Richardson notes that the technology can also be used "in optical displays, electronic data switching, and sensors." In data switching, TMSMs can route signals through fiber optic networks; as electrochromic outer coatings they can modulate the propagation of light through fibers. And, says Richardson, "Engineers may use TMSMs as temperature-regulation coatings for satellites, which need to control solar heat gain while in orbit to protect interior circuits."

Possible energy savings

In the U.S., residential buildings alone currently lose more than 1.7 quadrillion Btus (British thermal units) per year.
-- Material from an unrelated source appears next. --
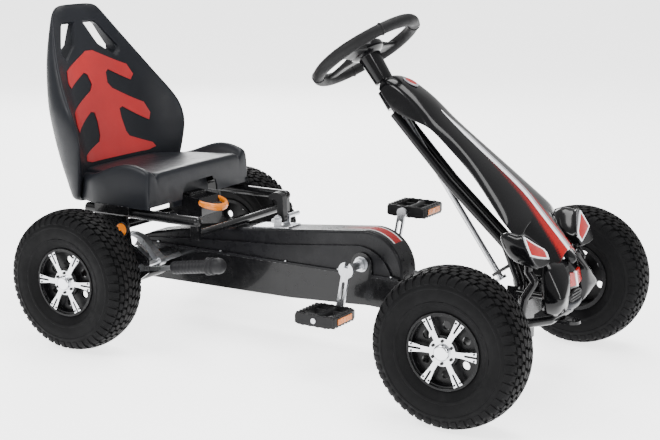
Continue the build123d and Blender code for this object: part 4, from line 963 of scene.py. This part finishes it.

Berkeley Lab researchers estimated in 1996 that the potential savings in energy from accelerated adoption of existing energy-efficient windows could amount to more than 25 percent of the energy lost through windows.

"Dynamically controlled windows can provide greater energy savings than existing passive window technologies, so it is reasonable to expect that windows based on TMSMs could save more than 25 percent of the energy lost through conventional windows in homes and commercial buildings," says Richardson — savings potentially worth billions of dollars per year.